Click here to view the interactive Tableau Story
There are several clear takeaways from our data, but also some new questions that warrant further investigation.
- The things we know for sure:
- The bulk of users are male subscribers.
- Subscribers use the bikes most during commute hours on week days, implying they are using the bikes to travel to and from work (as opposed to recreationally).
- Most users are 29 or older.
- Peak bike usage occurs on Thursdays, between 5pm and 8pm.
- Most users check out the for less than 20 minutes, with the most users checking out for only 5 minutes. This implies that either they live close to where they work, or they're checking out bikes at public transit hubs that are near their jobs.
- Opportunities for investigation:
- What is causing the spike in usage on Thursdays? What is causing the dropoff in usage on Wednesdays? Are the two patterns related?

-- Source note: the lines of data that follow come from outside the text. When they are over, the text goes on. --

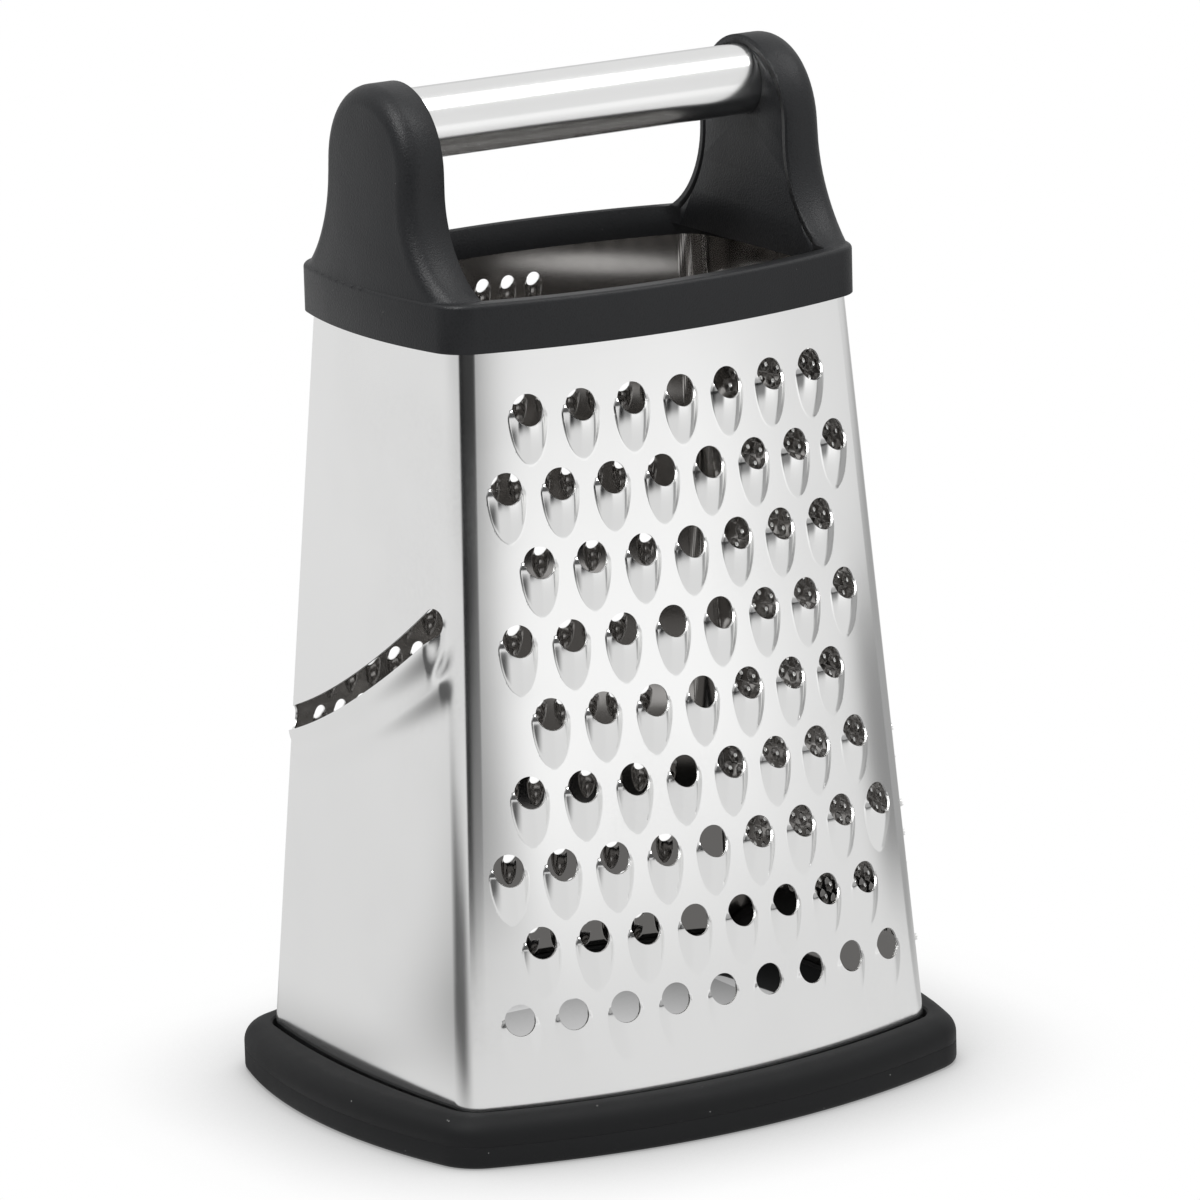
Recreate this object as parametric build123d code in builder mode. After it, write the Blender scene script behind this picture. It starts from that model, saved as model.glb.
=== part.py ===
"""Four-sided box grater: a tapered steel body, a moulded top frame with a tube handle, a rubber base ring.

Frame: +Z up, origin on the table under the middle of the base. The coarse face looks along -Y,
the medium face along +Y, the slicing face along -X and the zesting face along +X. Millimetres.
"""
from build123d import *
from math import asin, cos, degrees, sin, sqrt
import os

os.makedirs("parts", exist_ok=True)

# Steel body, measured on its outside
body_low_z = 12.5
body_high_z = 193.4
width_low, width_high = 141.5, 120.4
depth_low, depth_high = 118.6, 86.4
front_bow_low, front_bow_high = 10.1, 7.3
side_bow = 3.3
corner_radius = 8.25
sheet = 0.5
blank_thickness = 7.0
sheet_bottom_z = 2.8
sheet_top_z = 201.2

# Coarse face: 71 round holes, each with a raised cutting scoop below it
coarse_hole_radius = 3.8
coarse_pitch_across = 13.4
coarse_pitch_down = 18.2
coarse_top_z = 178.9
coarse_row_counts = (7, 8, 7, 8, 7, 8, 9, 8, 9)
scoop_mouth_radius = 6.25
scoop_tip_radius = 3.6
scoop_length = 13.5
scoop_sink = 3.75

# Medium face: small round holes in staggered rows
medium_hole_radius = 1.9
medium_pitch_across = 7.2
medium_pitch_down = 10.1
medium_top_z = 190.1
medium_rows = 18
medium_margin = 3.0
medium_shift = 2.3
medium_top_reach = 16.0

# Zesting face: small pierced holes in staggered rows
zest_hole_radius = 0.8
zest_pitch_across = 4.8
zest_pitch_down = 3.8
zest_top_z = 182.2
zest_rows = 41
zest_margin = 2.0

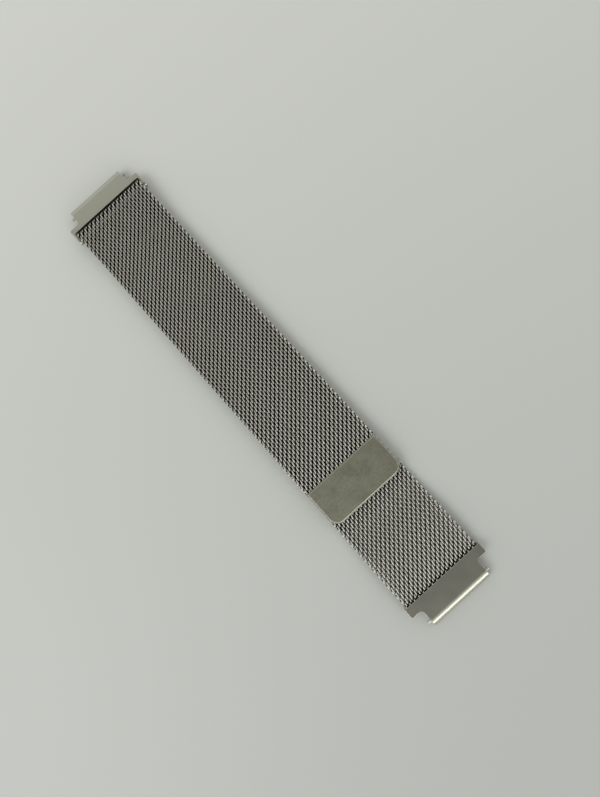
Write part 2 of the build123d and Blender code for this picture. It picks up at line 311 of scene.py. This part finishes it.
def close_tree(tree, geometry, material):
    """Ends a group: smooth shading, plain geometry, the material."""
    smooth = add_node(tree, "GeometryNodeSetShadeSmooth", Geometry=geometry)
    real = add_node(tree, "GeometryNodeRealizeInstances", Geometry=smooth.outputs[0])
    painted = add_node(tree, "GeometryNodeSetMaterial", Geometry=real.outputs[0], Material=material)
    tree.links.new(painted.outputs[0], tree.nodes.new("NodeGroupOutput").inputs[0])


def baked(tree, name, inputs):
    """A plain mesh object made by a node group with these inputs."""
    maker = new_object("maker", bpy.data.meshes.new("maker"))
    modifier = maker.modifiers.new("tree", "NODES")
    modifier.node_group = tree
    for item in tree.interface.items_tree:
        if item.in_out == "INPUT" and item.name in inputs:
            modifier[item.identifier] = inputs[item.name]
    bpy.context.view_layer.update()
    evaluated = maker.evaluated_get(bpy.context.evaluated_depsgraph_get())
    mesh = bpy.data.meshes.new_from_object(evaluated)
    mesh.name = name
    bpy.data.objects.remove(maker)
    return new_object(name, mesh)


print("trees can be made and baked")


# %% Helpers inside a tree
def swept(tree, curve, radius, sides):
    """A closed tube along a curve."""
    ring = add_node(tree, "GeometryNodeCurvePrimitiveCircle", Resolution=sides, Radius=radius)
    return add_node(tree, "GeometryNodeCurveToMesh", Curve=curve, Profile_Curve=ring.outputs[0],
                    Fill_Caps=True).outputs[0]


def vector(tree, x=0.0, y=0.0, z=0.0):
    """A vector from numbers or sockets."""
    return add_node(tree, "ShaderNodeCombineXYZ", X=x, Y=y, Z=z).outputs[0]


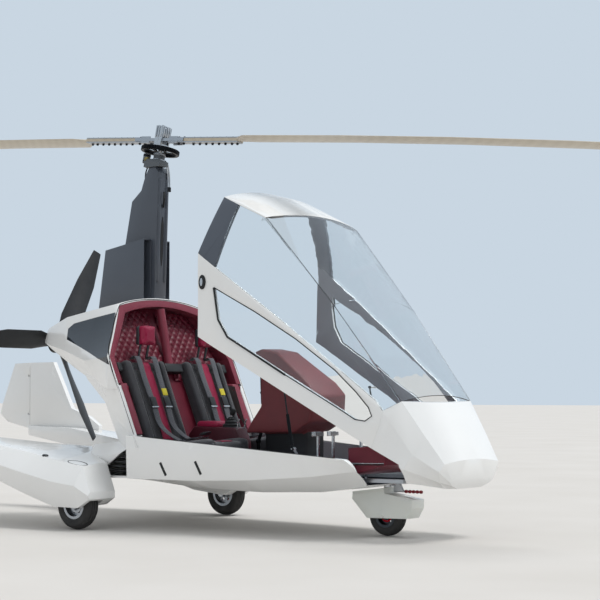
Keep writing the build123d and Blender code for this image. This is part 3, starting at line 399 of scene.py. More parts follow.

- How would the usage patterns differ if a non-binary/3rd gender option was offered to subscribers?
- How can the service be better marketed to young people, to get customer numbers up as they become eligible to use the service?
- How can the service be better marketed to women? Only 25% of all users are women, yet they exibit the same usage patterns as men.
In the future, I recommend creating map charts to see if there are areas that get more usage from female customers. Perhaps the low usage among women is the result of an environmental factor, such as unsafe/poorly lit areas.
A similar chart can be created to show usage patters for users of different ages. Perhaps there are areas that young people frequent more, and more availability of bikes near transit hubs in those areas could lead to more use among users between the ages of 16 and 29.